DATA SECTION >>
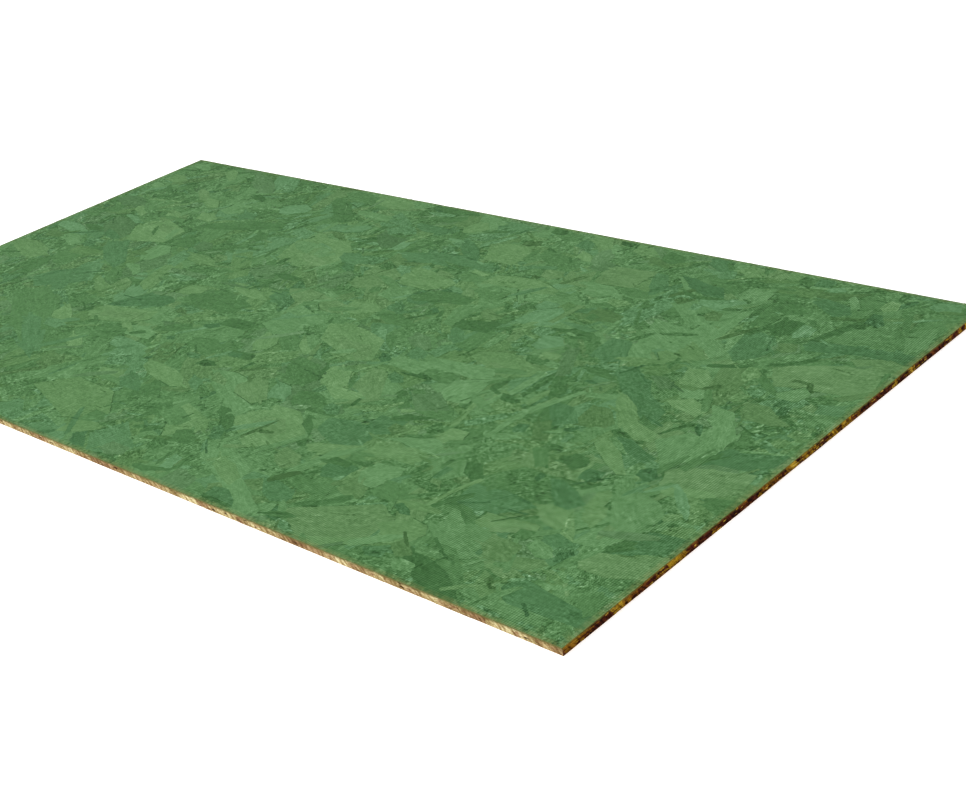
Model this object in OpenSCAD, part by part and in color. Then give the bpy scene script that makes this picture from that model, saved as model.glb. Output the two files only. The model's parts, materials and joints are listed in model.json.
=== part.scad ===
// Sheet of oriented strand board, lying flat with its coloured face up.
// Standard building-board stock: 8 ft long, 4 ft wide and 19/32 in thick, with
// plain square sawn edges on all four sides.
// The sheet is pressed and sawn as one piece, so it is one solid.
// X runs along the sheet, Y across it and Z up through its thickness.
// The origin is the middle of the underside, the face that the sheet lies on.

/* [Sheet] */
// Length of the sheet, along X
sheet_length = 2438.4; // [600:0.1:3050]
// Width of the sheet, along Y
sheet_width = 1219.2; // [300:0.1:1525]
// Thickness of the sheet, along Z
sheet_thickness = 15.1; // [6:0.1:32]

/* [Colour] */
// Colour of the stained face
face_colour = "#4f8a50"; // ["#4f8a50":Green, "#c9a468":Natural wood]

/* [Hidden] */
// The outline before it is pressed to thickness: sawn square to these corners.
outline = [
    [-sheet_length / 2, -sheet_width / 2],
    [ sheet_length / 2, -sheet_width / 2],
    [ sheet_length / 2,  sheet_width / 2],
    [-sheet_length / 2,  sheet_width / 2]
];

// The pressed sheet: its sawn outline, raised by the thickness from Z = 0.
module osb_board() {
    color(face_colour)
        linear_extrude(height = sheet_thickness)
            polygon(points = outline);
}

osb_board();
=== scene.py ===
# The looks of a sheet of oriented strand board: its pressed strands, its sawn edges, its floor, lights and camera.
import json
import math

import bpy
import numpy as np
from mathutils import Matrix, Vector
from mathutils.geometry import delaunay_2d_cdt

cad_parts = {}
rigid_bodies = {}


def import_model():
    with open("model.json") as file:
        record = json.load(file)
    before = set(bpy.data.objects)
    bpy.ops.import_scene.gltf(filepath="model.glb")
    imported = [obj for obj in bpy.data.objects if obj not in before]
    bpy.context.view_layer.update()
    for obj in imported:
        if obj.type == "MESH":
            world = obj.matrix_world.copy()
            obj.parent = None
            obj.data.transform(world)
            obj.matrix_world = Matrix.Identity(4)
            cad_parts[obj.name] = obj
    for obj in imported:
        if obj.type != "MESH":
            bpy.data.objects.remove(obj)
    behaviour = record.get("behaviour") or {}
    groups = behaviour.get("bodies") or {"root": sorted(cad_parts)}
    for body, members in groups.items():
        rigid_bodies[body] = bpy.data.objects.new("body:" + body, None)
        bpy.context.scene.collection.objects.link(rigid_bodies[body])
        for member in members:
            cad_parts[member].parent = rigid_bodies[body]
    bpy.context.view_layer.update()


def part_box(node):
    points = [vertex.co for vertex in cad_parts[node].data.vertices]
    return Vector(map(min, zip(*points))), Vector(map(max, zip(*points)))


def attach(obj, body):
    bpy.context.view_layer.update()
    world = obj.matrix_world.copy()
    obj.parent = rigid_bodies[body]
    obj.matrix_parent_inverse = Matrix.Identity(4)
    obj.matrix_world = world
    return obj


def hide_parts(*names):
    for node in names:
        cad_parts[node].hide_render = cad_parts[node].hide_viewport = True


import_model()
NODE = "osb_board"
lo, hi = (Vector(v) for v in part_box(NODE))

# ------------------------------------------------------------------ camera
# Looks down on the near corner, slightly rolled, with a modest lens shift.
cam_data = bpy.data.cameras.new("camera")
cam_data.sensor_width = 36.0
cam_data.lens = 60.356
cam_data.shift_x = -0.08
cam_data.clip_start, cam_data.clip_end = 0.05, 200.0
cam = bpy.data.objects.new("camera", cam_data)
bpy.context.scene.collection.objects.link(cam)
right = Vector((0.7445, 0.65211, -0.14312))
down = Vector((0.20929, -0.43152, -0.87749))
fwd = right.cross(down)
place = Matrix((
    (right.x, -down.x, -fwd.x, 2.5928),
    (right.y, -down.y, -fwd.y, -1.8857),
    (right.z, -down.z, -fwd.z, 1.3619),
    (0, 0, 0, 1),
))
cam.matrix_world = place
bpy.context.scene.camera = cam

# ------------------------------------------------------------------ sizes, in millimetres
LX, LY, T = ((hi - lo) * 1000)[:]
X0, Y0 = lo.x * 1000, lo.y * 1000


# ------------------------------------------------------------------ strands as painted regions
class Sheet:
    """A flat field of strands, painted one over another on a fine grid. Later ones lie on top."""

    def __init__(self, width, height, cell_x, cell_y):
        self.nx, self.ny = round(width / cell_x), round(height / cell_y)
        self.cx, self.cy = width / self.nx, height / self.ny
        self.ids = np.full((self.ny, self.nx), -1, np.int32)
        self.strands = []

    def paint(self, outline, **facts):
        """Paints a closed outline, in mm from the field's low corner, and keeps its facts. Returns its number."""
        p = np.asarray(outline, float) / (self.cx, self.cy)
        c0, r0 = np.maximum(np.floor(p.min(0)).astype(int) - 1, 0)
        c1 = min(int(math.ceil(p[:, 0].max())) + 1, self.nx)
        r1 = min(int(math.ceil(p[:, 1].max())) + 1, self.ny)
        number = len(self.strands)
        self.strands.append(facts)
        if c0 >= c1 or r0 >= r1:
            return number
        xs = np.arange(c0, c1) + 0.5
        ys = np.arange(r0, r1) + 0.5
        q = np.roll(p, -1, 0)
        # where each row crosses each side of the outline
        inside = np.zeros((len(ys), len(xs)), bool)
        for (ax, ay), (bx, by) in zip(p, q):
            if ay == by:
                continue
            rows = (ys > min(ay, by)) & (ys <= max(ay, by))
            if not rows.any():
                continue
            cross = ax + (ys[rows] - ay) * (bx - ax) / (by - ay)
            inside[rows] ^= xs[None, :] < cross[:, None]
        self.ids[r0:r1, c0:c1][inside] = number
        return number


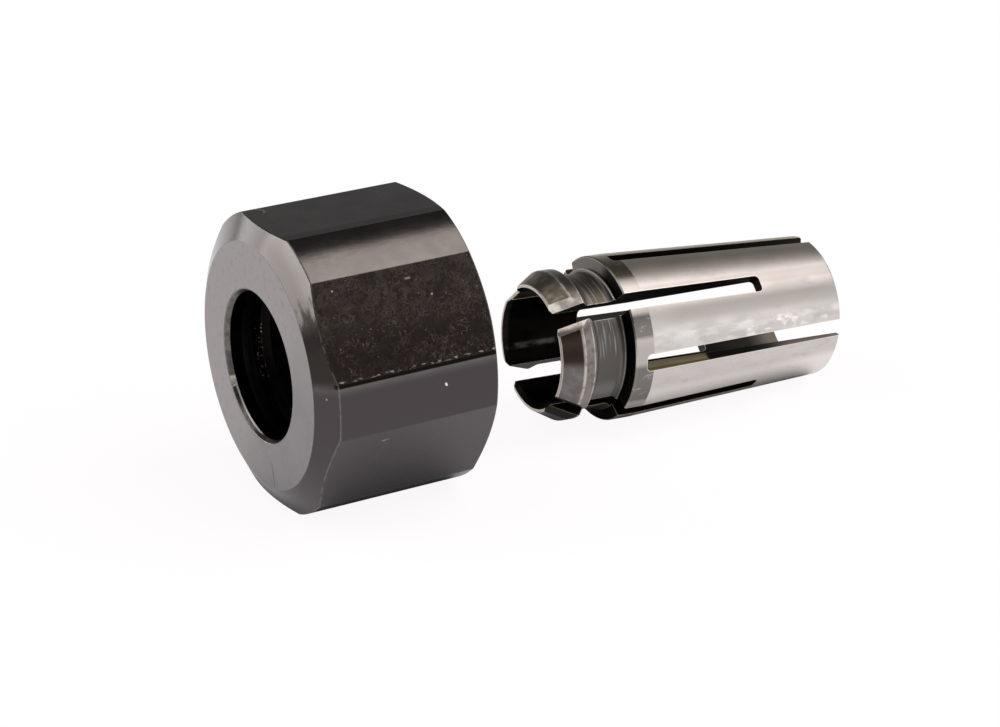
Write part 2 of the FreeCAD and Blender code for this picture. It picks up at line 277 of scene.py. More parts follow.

EXERCISE PROMPT >>
Return the exact lines from the line with "from Z = 0." to the line with "cad_parts[obj.name] = obj", inclusive of both, with nothing added.

SOLUTION >>
// The pressed sheet: its sawn outline, raised by the thickness from Z = 0.
module osb_board() {
    color(face_colour)
        linear_extrude(height = sheet_thickness)
            polygon(points = outline);
}

osb_board();
=== scene.py ===
# The looks of a sheet of oriented strand board: its pressed strands, its sawn edges, its floor, lights and camera.
import json
import math

import bpy
import numpy as np
from mathutils import Matrix, Vector
from mathutils.geometry import delaunay_2d_cdt

cad_parts = {}
rigid_bodies = {}


def import_model():
    with open("model.json") as file:
        record = json.load(file)
    before = set(bpy.data.objects)
    bpy.ops.import_scene.gltf(filepath="model.glb")
    imported = [obj for obj in bpy.data.objects if obj not in before]
    bpy.context.view_layer.update()
    for obj in imported:
        if obj.type == "MESH":
            world = obj.matrix_world.copy()
            obj.parent = None
            obj.data.transform(world)
            obj.matrix_world = Matrix.Identity(4)
            cad_parts[obj.name] = obj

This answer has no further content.